A minute later, disaster for the Nanjing boys: Oscar found Lin Chuangyi cutting across the top of the box, and Lin made a perfect pass to the left wing, hitting Zhang Wei in stride, and the unmarked reserve defender tucked a nice shot inside the right post for his first CSL goal in six years in red.
As odd as those goals were, SIPG got a third, even more unlikely goal to close the first half. From 25 yards out, Lyu Wenjun struck a decent but not spectacular ball that magically worked it’s way through a cluster of nine players in blue and red in front of Gu Chao; the Jiangsu keeper, screened, didn’t make a move until the ball was practically past him. 3-0 SIPG.

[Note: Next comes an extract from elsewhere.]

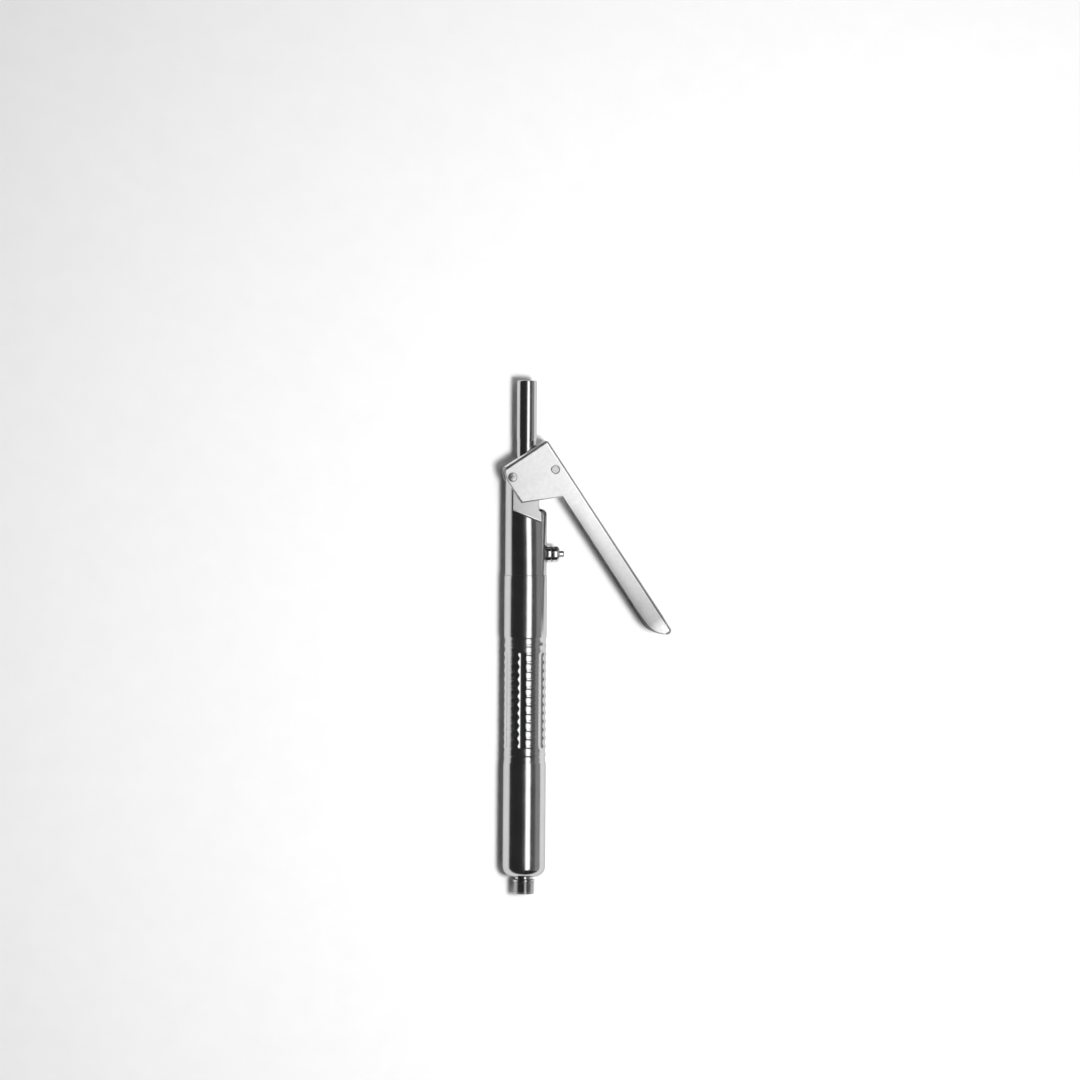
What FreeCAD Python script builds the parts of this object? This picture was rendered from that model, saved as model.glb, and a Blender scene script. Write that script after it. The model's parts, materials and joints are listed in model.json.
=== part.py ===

Xie Pengfei singlehandedly narrows the gap
The relative placidity of the match – SIPG on autopilot with the commanding lead – did not last much past halftime. The 60s were a turbulent time. Jiangsu’s Xie Pengfei twice beat SIPG’s reserve central defenders for goals, at 65’ and 69’, to close the gap to one. On Xie’s second, striker Lyu Wenjun was the only player in red within 10 yards of Xie as he walked in alone on Yan. You don’t see defensive breakdowns much more spectacular than that.
SIPG regained it’s poise and closed out the match. Elkeson missed a golden chance from nine yards out in the 73rd minute and an 85th minute Jiangsu goal was negated by an obvious offside.
The CSL takes a three week break in order to… to… ah crap. Who knows why the CFA thought it would be spiffy to take a three-week break two weeks into the season. The next CSL match for SIPG is Saturday, March 30 at Hebei and the next home match is Friday, April 5 against Chongqing.
On Wednesday, SIPG travels to Korea to play Ulsan in the ACL.
Odds and Ends
Shi Ke sat out both games last week because of what looked like a hamstring injury sustained against Shenhua the week before, and He Guan had to come off the pitch in the eighth minute against Kawasaki with what also looked like a hamstring issue. He was unable to return against Jiangsu three days later. Wei Zhen and Fu Huan (back to the salt mines after a couple of matches in midfield) took their place.
Playing without both of their central defenders, SIPG still shut out Kawasaki, but things started to fall apart in the second half against Jiangsu. SIPG has not announced whether Shi or He will be able to play in Korea.
After the biggest attendance decline in the CSL in 2018, and an average of 21,631 fans/game, SIPG saw a slight uptick in announced attendance for last week’s matches at Shanghai Stadium. The rather fanciful crowd number for Kawasaki was 22,777, and 23,501 were in the house against Jiangsu.
SIPG, Guangzhou Evergrande, Beijing Guo’an and newcomer Shenzhen are the four CSL clubs that won their first two league matches. Eight teams – half the league – didn’t win either of their first two.